Housing, Homelessness, and the Butt End of the City Budget


By Peggy Lee Kennedy

If you follow the news you know that the Mayor came out strongly in favor of “Public Safety,” in the city’s 2008-09 budget, which includes increasing the LAPD by 1,000 police and decreasing other needed services.


Unfortunately, nested within this Public Safety budget is a police budget of over $1.3 billion (around one third of the City’s total budget) that is using so-called scarce city recourses to criminalize poor and homeless people – resources that could be used for real solutions to homelessness and affordable housing. This involves something called Quality of Life Policing; a policy that evolved partially out of a right-wing theory of zero tolerance policing called “Broken Windows” (Atlantic Monthly 1982, by James Q Wilson and George Kelling). It was made popular in New York in the 1990s by William Bratton, now Chief of the Los Angeles Police Department. This zero tolerance/quality of life policing is a form of proactive law enforcement that focuses on a business-like “bottom line” of reducing crime. The basic theory is if police address smaller offenses of “disorder,” such as panhandling or loitering, then violent crime will diminish.
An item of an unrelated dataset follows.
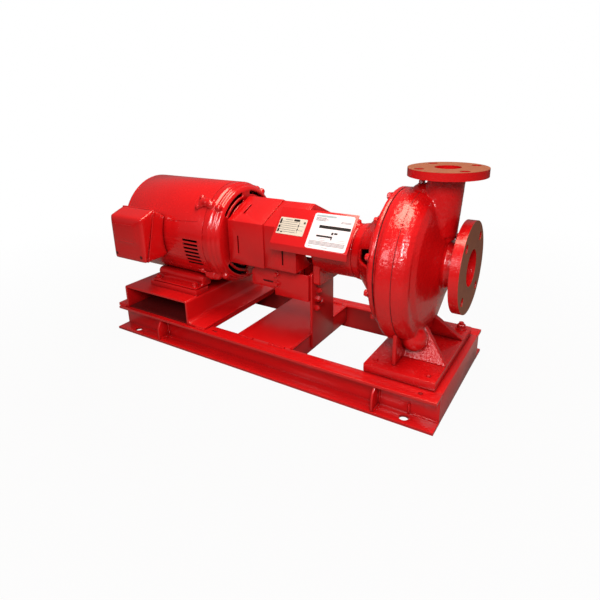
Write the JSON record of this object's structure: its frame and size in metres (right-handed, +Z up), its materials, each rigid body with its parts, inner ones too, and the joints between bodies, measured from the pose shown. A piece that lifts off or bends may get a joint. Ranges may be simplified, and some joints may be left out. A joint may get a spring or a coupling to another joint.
{
  "type": "base-mounted end suction pump",
  "caption": "End suction water pump and electric motor on a folded steel base, with a flexible coupling under a sheet guard and a flanged volute casing.",
  "frame": {"origin": "centre of the four anchor holes, on the underside of the base", "axes": "+X along the shaft towards the suction flange, +Y across the base away from the sign side, +Z up"},
  "size_m": [0.9152, 0.389, 0.471],
  "materials": {
    "base_paint": "gloss red paint on rolled steel",
    "motor_paint": "gloss red paint on pressed steel",
    "motor_cast": "gloss red paint on cast iron",
    "guard_paint": "gloss red paint on thin sheet",
    "pump_cast": "gloss red paint on cast iron",
    "impeller_metal": "cast bronze",
    "shaft_steel": "ground steel",
    "hub_iron": "dark cast iron",
    "insert_rubber": "black rubber",
    "label_film": "white printed film"
  },
  "bodies": {
    "root": {"rail_near": "base_paint", "rail_far": "base_paint", "end_channel_motor": "base_paint", "end_channel_pump": "base_paint", "mid_member": "base_paint", "stand_bar": "base_paint", "gusset_near_motor": "base_paint", "gusset_near_pump": "base_paint", "gusset_far_motor": "base_paint", "gusset_far_pump": "base_paint", "pump_deck": "base_paint", "motor_stand": "base_paint", "motor_pad_near": "base_paint", "motor_pad_far": "base_paint", "motor_foot_near": "motor_paint", "motor_foot_far": "motor_paint", "motor_frame": "motor_paint", "motor_front_shield": "motor_cast", "motor_rear_shield": "motor_cast", "terminal_box_base": "motor_paint", "terminal_box_cover": "motor_paint", "motor_shaft": "shaft_steel", "pump_shaft": "shaft_steel", "coupling_hub_motor": "hub_iron", "coupling_hub_pump": "hub_iron", "coupling_insert": "insert_rubber", "guard_motor_half": "guard_paint", "guard_pump_half": "guard_paint", "guard_arm": "guard_paint", "guard_arm_bracket": "guard_paint", "bearing_post": "base_paint", "bearing_frame": "pump_cast", "bearing_cap": "pump_cast", "adapter_bell": "pump_cast", "casing_cover": "pump_cast", "volute_casing": "pump_cast", "impeller": "impeller_metal", "casing_saddle": "pump_cast", "sign_plate": "guard_paint", "sign_label_small": "label_film", "sign_label_large": "label_film", "sign_stay_left": "guard_paint", "sign_stay_right": "guard_paint", "casing_top_plug": "pump_cast", "suction_gauge_plug": "pump_cast"}
  },
  "joints": []
}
In addition, our law-makers are now calling certain laws Quality of Life, such as anti-homeless laws that make it a crime to live in a vehicle or sleep in a park even though these acts may be unavoidable - done through necessity due to poverty, lack of social services, an extreme shortage of affordable housing, or other social-economic reasons. These Quality of Life laws are specifically used to remove poor people, youth of color, or homeless people (people viewed as inferior) from a neighborhood. Other Quality of Life anti-homeless laws include making oversized camper vehicles illegal to park on city streets between 2-6AM, Overnight [Permit] Parking Districts, and a law that says no vehicles should be parking on a city street for more 72-hours is mostly used to target the poorest people. One example of an anti-poor Quality of Life law is the law that makes it a crime to live in a converted garage.

Quality of Life Policing and Quality of Life Laws are especially popular in neighborhoods experiencing gentrification - like Venice, downtown Los Angeles, or Echo Park. This form of policing and law making or law application distinctively does not protect or serve the people who most need to have a better quality of life. They do the opposite and should be re-named Inequality of Life.

[Ine]Quality of Life Policing uses considerable Police resources dedicated to giving tickets to people who cannot pay the fines, who cannot make it to court, or who have done no other crime except to be poor and living homeless.

Tickets turn into warrants and homeless people get arrested – often in sweeps, which is another elaborate use of police resources and horrible for the people being arrested. The people arrested regularly plead “no contest” instead of “not guilty” to get off with time served, due to lack of legal representation and a lack of knowledge of their rights (National Coalition for the Homeless (NCH), 2002), and they end up with a criminal record, probation, and stay-away orders for areas with the only social services – like the Venice Family Clinic and Saint Joseph’s Bread and Roses Café on Rose Ave. in Venice.

It is a fact that ticketing, arresting, and incarcerating homeless people costs more than actually housing people. Our elected officials know this, but do not appear to care. They do nothing to stop the propaganda campaign of fear that justifies these laws (sound familiar?) and even cater to the civilian hate mongers who are calling them over and over. While we, the taxpayers, are all paying for a system that does not work. [Ine]Quality of Life Policing simply does not work to solve homelessness. It very often violates people’s civil rights and can lead to costly litigation. It is helping to erode our Constitution. The “bottom line” is that it is very expensive.

Also, when a homeless person has a criminal record, it increases the barriers to finding housing and shelter. Section 8 housing applications, including the Section 8 buildings in Venice owned by Coldwater Management, require a credit check and a background check. If a person has a bankruptcy, a prior eviction, or a misdemeanor – they can virtually forget it.

Now where are these people supposed to go when there is no affordable housing or proper shelter system, when these laws are citywide laws and people have been given a criminal record using Inequality of Life Policing? Should they live in jail or just die? As a matter of fact they do. People are dying homeless on our streets more often than we know and increasingly poor people are being housed in jails and prisons while we are paying to build more. It is a vicious cycle of a growing fascist police state that we are funding. Except some of us actually do not want to live in a fascist police state.

OK, I know there are people reading this that do not recognize all the signs that say “No Poor People Allowed” as being part of a fascist state. Maybe we all just need to turn off the TV more, care for each other more, pray more, and find peace within. Maybe the chem trails really are turning us all into robots. I don’t know, but I believe people have to struggle beyond the petty fear and intolerance we are being conditioned with. I wish more of us would try to remember that all human beings deserve the basic rights of healthy food and decent shelter. These basic rights should not just belong to the chosen few. That is why we call it Human Rights and not Rights for the Few who have property, power, and privilege.